## Begin RECORDS SUPPLIED
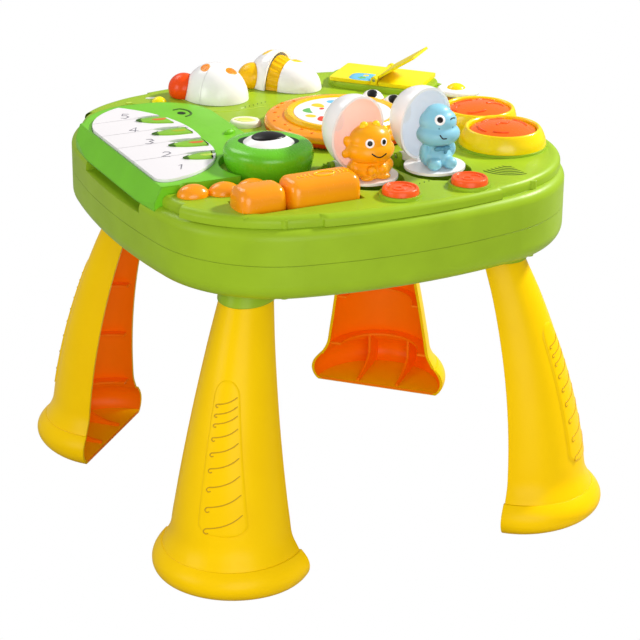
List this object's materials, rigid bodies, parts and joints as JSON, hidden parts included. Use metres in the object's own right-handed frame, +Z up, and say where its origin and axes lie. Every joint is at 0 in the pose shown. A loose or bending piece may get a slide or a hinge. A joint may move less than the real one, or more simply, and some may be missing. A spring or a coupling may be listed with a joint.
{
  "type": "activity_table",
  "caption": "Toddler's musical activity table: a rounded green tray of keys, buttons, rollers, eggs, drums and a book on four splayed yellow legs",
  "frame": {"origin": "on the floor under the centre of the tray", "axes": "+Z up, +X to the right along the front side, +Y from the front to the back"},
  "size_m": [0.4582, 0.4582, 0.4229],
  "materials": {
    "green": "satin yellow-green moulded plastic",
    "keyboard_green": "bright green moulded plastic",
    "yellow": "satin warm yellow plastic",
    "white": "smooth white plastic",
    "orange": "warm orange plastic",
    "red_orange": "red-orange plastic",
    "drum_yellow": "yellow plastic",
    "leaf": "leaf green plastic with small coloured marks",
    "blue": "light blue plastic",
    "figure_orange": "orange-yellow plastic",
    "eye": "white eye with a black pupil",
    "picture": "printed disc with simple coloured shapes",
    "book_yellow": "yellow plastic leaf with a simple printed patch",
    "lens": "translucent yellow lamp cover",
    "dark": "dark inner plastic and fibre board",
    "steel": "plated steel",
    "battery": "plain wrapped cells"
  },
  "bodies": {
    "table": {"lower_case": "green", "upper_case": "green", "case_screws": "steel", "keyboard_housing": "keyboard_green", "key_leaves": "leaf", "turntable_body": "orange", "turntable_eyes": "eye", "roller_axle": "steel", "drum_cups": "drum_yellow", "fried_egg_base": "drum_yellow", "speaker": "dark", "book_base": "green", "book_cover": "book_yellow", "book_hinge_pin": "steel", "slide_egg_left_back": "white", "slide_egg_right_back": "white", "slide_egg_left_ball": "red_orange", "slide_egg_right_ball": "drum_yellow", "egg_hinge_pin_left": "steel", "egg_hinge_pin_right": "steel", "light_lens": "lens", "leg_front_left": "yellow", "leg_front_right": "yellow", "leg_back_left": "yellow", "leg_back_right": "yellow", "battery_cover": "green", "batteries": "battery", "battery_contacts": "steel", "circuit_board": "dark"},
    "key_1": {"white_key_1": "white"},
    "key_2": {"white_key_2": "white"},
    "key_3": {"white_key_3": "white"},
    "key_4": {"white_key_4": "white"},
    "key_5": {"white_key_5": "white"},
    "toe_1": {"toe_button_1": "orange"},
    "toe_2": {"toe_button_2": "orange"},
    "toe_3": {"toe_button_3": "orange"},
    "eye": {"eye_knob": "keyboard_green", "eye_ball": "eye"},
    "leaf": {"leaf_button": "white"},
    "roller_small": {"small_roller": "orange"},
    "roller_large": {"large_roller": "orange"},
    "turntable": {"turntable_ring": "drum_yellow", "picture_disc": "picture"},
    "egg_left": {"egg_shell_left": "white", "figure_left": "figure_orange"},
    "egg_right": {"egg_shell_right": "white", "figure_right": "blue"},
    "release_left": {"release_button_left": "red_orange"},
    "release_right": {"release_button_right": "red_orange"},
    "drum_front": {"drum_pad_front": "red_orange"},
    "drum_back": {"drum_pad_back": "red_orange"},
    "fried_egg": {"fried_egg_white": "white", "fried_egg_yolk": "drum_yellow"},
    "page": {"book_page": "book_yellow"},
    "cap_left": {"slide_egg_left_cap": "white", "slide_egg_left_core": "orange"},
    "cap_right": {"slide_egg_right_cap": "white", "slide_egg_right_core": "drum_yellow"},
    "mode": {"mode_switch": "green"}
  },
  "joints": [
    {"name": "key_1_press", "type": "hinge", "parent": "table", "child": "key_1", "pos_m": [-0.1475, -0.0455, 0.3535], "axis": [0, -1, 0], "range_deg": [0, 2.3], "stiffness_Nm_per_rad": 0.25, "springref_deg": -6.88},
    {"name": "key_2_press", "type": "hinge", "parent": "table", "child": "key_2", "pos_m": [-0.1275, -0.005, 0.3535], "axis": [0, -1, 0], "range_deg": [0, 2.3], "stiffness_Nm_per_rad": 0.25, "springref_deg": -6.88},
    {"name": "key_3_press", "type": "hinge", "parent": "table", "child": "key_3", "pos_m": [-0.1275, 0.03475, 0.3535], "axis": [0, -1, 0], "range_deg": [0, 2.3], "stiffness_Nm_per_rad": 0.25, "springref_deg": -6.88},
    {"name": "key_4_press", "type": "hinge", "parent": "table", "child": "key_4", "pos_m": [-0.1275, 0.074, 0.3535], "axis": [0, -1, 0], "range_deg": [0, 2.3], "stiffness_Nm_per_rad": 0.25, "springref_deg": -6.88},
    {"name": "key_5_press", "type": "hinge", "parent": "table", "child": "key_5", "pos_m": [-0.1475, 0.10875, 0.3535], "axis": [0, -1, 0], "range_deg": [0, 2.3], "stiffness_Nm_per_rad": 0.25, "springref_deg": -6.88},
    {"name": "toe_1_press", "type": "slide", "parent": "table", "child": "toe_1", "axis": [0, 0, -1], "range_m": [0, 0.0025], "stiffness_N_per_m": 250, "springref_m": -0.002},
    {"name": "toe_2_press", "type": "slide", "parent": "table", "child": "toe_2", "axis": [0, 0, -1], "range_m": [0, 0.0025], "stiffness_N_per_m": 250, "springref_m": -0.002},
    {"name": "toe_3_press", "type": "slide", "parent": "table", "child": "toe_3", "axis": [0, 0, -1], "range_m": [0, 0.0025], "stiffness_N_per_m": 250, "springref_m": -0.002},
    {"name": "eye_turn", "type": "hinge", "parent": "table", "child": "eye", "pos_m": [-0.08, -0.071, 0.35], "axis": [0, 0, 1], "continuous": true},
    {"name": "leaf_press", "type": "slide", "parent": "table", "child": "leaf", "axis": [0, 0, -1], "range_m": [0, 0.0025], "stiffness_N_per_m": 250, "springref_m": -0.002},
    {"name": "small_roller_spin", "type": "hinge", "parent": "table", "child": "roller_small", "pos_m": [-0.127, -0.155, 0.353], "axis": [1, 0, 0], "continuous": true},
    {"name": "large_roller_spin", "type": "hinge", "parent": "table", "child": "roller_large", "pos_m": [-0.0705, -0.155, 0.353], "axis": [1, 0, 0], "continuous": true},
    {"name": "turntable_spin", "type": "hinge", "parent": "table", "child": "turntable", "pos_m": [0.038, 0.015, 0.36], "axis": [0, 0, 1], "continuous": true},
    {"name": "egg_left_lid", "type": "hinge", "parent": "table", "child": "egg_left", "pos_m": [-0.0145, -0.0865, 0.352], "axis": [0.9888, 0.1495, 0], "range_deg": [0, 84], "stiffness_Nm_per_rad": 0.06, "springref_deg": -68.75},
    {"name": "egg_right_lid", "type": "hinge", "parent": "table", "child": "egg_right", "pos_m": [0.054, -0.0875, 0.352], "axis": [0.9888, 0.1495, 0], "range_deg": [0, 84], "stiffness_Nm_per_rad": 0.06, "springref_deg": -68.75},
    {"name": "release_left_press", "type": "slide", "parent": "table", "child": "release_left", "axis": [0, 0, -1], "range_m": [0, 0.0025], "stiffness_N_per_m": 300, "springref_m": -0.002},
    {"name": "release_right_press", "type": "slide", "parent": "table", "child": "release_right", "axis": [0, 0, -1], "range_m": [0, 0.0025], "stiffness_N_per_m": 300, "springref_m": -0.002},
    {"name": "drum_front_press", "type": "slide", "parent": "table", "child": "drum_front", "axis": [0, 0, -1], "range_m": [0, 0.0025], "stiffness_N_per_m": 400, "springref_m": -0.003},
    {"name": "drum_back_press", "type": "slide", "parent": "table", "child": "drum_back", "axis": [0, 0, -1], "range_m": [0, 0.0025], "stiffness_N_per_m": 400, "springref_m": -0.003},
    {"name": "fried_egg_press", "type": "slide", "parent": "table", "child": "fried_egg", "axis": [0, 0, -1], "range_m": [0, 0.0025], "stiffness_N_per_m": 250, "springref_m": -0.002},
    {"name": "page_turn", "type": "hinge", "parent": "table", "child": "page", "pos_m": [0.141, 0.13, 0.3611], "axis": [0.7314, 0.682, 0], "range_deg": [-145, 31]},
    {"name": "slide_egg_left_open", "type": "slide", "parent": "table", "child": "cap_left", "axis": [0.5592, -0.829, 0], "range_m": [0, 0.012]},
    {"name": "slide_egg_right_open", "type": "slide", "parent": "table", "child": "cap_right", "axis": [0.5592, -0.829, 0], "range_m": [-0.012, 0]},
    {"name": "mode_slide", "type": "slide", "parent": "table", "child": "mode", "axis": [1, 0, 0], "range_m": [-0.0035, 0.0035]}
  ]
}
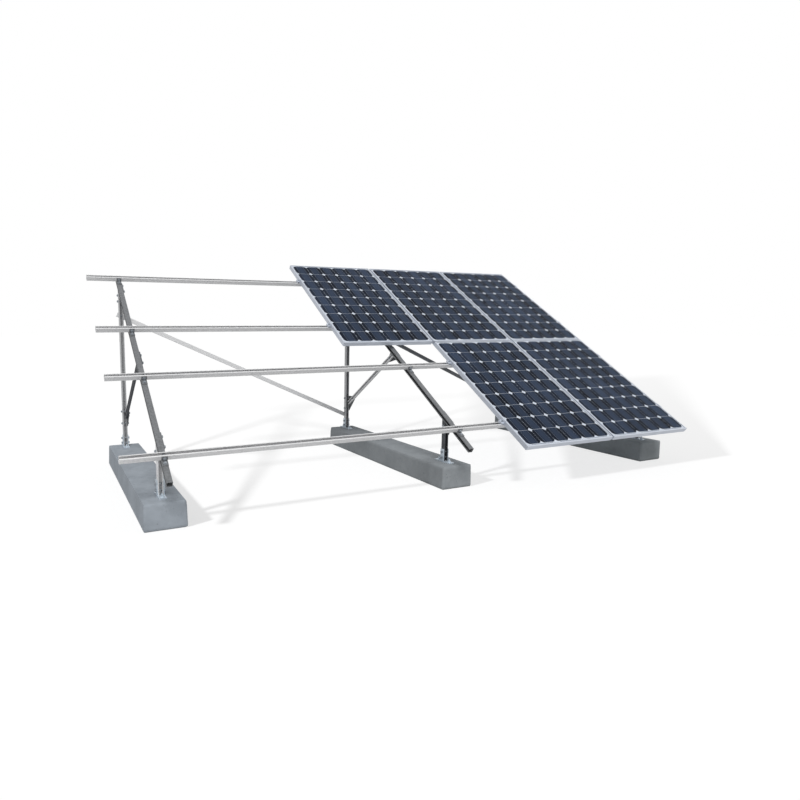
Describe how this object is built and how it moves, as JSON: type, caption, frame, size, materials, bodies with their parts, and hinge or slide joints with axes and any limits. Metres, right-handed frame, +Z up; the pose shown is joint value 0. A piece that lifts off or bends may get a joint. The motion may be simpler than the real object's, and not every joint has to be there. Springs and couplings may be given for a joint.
## End RECORDS SUPPLIED
→ SET PROBLEM
How many lines in these entries contain the string "piece"? State the number and nothing more.

→ RESPONSE TO THE EXERCISE
2